К. — А со стороны оппонента такой опасности для автора нет?
А. — Есть. Роль и в этом случае хочет навязать свой стереотип. Но в оппоненте автор противопоставлен самому себе, отделен от себя тем, что функция оппонента довольно четко определена. От его лица задаются вопросы и вводятся замечания, которые служат акцентами и заглавиями.
К. — А он имеет право быть живым человеком?
А. — В этом есть настоящее значение его роли: являться живым, а не подделываться под живого. Видите ли, отношения между лицами диалога и действительным автором есть как бы модель богоче- ловеческих отношений.

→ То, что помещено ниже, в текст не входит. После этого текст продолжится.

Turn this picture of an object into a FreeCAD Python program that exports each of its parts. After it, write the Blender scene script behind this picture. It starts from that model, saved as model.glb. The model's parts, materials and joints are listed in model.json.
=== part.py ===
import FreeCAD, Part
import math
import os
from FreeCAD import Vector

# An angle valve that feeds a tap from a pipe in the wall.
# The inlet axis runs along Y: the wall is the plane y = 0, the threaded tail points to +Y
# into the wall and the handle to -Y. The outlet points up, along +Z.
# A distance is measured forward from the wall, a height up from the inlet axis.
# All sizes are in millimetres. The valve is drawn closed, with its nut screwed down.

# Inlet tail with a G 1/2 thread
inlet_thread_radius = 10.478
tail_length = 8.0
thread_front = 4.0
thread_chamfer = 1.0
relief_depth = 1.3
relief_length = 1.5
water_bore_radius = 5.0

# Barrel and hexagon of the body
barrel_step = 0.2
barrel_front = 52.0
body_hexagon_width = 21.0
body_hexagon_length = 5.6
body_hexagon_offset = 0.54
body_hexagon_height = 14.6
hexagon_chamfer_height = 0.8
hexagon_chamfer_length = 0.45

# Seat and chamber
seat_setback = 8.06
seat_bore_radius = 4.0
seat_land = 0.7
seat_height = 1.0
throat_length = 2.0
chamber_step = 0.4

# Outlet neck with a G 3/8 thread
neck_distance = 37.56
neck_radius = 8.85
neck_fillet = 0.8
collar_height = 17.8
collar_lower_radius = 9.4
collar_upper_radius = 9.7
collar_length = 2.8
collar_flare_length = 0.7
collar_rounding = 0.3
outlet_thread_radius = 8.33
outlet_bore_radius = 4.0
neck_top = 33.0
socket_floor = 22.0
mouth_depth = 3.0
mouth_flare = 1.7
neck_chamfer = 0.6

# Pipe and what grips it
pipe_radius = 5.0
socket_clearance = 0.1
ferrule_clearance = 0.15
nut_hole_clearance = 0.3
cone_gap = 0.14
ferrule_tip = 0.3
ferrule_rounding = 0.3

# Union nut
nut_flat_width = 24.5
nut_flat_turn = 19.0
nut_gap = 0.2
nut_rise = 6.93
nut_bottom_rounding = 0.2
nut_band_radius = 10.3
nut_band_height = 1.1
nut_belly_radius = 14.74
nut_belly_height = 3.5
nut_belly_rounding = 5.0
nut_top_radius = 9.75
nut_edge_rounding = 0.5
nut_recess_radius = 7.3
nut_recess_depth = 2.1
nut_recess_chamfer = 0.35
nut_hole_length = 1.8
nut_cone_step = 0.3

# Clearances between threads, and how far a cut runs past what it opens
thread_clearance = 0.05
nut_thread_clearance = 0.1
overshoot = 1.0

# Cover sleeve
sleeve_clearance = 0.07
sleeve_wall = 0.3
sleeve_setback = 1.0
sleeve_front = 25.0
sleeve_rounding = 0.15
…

К. — Понятно. Вы в этой модели — господь, а я — человек. На большее и не претендую. В соответствии с функцией, которую вы мне определили, у меня есть вопрос. Хочу отметить — весьма существенный вопрос. Поскольку атеизм заканчивает религию, можно, в общем, понять, что он, отрицая ее, происходит от нее же, связан с ней генетически. Но суть атеизма не в том, что он религию отрицает. Атеизм отрицает Бога. Каким же образом от религии происходит отрицание Бога? Не возьметесь ли вы мне это объяснить — каким образом из христианства получается богоотрицание?

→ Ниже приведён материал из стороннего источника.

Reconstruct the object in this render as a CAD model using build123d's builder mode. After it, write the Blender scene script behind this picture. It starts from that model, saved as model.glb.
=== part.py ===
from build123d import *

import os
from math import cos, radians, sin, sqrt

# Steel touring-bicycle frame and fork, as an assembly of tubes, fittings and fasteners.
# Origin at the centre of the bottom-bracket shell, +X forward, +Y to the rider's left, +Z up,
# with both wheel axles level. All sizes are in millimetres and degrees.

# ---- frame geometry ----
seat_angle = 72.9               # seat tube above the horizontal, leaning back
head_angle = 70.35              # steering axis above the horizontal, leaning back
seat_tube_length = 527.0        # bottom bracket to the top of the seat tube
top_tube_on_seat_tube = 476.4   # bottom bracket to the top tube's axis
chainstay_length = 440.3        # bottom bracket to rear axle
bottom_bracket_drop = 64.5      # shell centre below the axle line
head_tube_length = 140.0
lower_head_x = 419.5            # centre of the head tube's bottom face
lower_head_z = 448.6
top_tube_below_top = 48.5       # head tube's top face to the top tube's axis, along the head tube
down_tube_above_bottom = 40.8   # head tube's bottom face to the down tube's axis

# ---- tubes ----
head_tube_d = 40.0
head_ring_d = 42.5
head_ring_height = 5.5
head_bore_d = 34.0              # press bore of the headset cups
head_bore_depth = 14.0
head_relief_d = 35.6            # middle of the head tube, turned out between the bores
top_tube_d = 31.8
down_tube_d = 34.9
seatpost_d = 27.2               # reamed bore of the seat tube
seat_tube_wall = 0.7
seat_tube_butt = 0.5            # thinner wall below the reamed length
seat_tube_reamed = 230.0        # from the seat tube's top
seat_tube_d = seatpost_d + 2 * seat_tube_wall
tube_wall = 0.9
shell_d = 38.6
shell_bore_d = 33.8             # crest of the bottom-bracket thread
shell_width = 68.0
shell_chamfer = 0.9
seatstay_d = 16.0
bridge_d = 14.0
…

А. — А вы не допускаете, что в самой религии скрытым образом, как религиозная тайна, содержится богоотрицание?
К. — Такая мысль не кажется мне вероятной.
А. — Обратите внимание на то, что религиозно переживается дистанция между человеком и Богом. Эта дистанция не в отстоянии по месту или времени, а в различествовании в самой личности, причем личное бытие понимается как принадлежащее человеку, а Богу — сверхличное. Это ясно из догмы о Троице. Но "сверх" можно только мыслить в понятии. В религиозном переживании "сверхличное" дано в том, что приподнято, экзальтированно переживается "безличное". Это и есть внутрирелигиозное богоотрицание, существующее в сплаве с богопочитанием. Идеологически оно выражено в апофатике, практически — в таинстве. Вдумайтесь: действительность таинства определяется не личными качествами участников таинства, а только и исключительно формой процедуры. Подавляющее господство формы по существу имеет смысл отрицания личного начала в божестве и, следовательно, богоотрицания. Но дело не в том, чтобы безличной механистичности приписать уничижительное значение. На таком значении стал бы настаивать атеизм. А с точки зрения религиозности, в себе имеющей свою законченность и преодолевающей атеизм, самодостаточность формы нужно существенно осмыслить как абсолютное, являющее себя носителем самого себя. Момент богоотрицания присущ религии — как религиозная тайна, как иррациональное начало религиозности, как преобладание экзальтации над разумом — и, вместе с тем, как религиозная санкция на мироутверждение. Историческим движением религии внутрирелигиозный момент богоотрицания выявляется вне- религиозно, как атеизм. Его ранняя форма — гуманизм, богоотрицание через человекоутверждение. Именно поэтому этическое раскрытие христианства является предатеистическим. Дальнейшее движение к атеизму — в чрезвычайном усилении значения внешнего бытия. Безличная действительность теперь есть вообще вся действительность.
К. — Довольно правдоподобно. Не знаю, что возразить. Тем не менее, не могу и согласиться.
А. — Скажите: не хочу.
К. — Хорошо. Не хочу. Но вы опять ушли в сторону от вопроса о вашей книге.
А. - Оставим его на следующий раз.
Никак нельзя, чтоб отрицанье Бога Последним было словом диалога.